*Task statement*.
Print, exactly and completely, every entry in the data.
[start of Excerpted data]
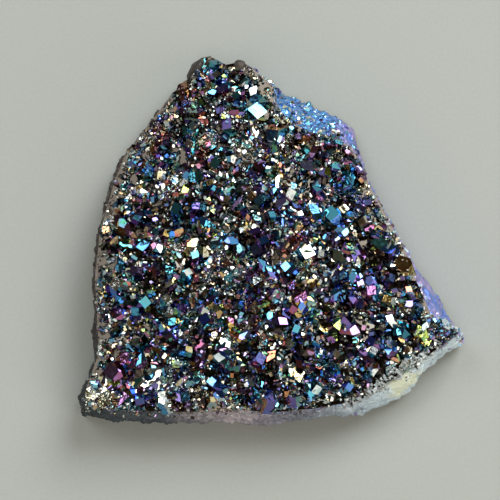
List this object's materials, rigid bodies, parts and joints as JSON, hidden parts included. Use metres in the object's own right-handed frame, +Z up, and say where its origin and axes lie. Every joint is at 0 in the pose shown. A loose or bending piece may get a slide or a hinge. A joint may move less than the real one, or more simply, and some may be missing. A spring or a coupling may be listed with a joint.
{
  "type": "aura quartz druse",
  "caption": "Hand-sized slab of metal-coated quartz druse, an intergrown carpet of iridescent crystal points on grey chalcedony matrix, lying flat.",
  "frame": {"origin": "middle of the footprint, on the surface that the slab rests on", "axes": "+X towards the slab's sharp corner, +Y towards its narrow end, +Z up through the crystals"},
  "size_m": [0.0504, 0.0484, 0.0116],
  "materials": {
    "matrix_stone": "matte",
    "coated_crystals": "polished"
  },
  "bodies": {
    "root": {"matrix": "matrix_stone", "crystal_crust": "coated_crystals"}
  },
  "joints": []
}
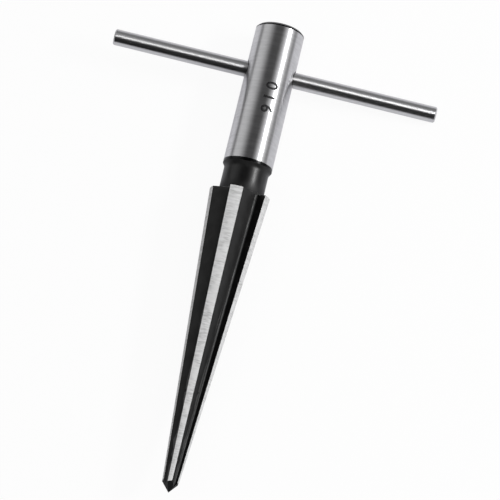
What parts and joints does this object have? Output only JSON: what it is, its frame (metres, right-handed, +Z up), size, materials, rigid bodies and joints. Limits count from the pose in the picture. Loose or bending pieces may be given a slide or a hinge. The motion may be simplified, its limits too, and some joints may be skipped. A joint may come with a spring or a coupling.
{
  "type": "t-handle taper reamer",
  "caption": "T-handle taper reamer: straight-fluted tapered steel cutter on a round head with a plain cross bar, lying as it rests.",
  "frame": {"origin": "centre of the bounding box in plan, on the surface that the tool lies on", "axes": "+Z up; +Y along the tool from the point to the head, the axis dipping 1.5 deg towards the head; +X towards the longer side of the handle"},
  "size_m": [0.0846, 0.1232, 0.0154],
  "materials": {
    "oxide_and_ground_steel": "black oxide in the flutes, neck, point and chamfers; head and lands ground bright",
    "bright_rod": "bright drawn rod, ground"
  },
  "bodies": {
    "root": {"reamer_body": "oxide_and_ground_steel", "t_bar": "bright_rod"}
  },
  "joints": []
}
[end of Excerpted data]
*Exercise answer*.
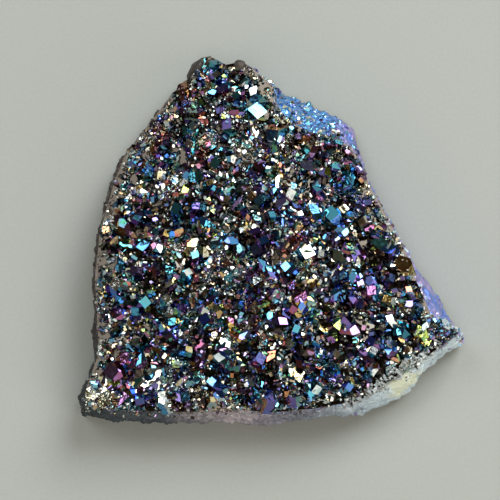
List this object's materials, rigid bodies, parts and joints as JSON, hidden parts included. Use metres in the object's own right-handed frame, +Z up, and say where its origin and axes lie. Every joint is at 0 in the pose shown. A loose or bending piece may get a slide or a hinge. A joint may move less than the real one, or more simply, and some may be missing. A spring or a coupling may be listed with a joint.
{
  "type": "aura quartz druse",
  "caption": "Hand-sized slab of metal-coated quartz druse, an intergrown carpet of iridescent crystal points on grey chalcedony matrix, lying flat.",
  "frame": {"origin": "middle of the footprint, on the surface that the slab rests on", "axes": "+X towards the slab's sharp corner, +Y towards its narrow end, +Z up through the crystals"},
  "size_m": [0.0504, 0.0484, 0.0116],
  "materials": {
    "matrix_stone": "matte",
    "coated_crystals": "polished"
  },
  "bodies": {
    "root": {"matrix": "matrix_stone", "crystal_crust": "coated_crystals"}
  },
  "joints": []
}
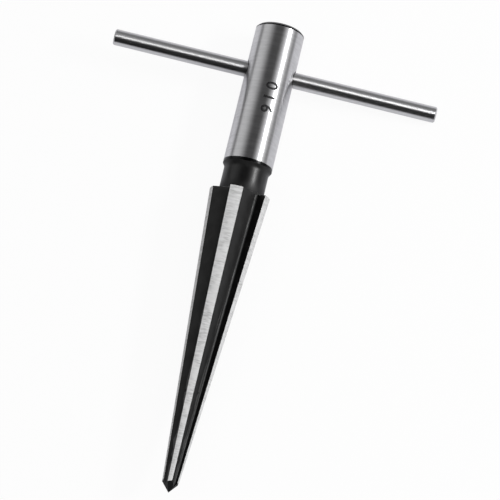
What parts and joints does this object have? Output only JSON: what it is, its frame (metres, right-handed, +Z up), size, materials, rigid bodies and joints. Limits count from the pose in the picture. Loose or bending pieces may be given a slide or a hinge. The motion may be simplified, its limits too, and some joints may be skipped. A joint may come with a spring or a coupling.
{
  "type": "t-handle taper reamer",
  "caption": "T-handle taper reamer: straight-fluted tapered steel cutter on a round head with a plain cross bar, lying as it rests.",
  "frame": {"origin": "centre of the bounding box in plan, on the surface that the tool lies on", "axes": "+Z up; +Y along the tool from the point to the head, the axis dipping 1.5 deg towards the head; +X towards the longer side of the handle"},
  "size_m": [0.0846, 0.1232, 0.0154],
  "materials": {
    "oxide_and_ground_steel": "black oxide in the flutes, neck, point and chamfers; head and lands ground bright",
    "bright_rod": "bright drawn rod, ground"
  },
  "bodies": {
    "root": {"reamer_body": "oxide_and_ground_steel", "t_bar": "bright_rod"}
  },
  "joints": []
}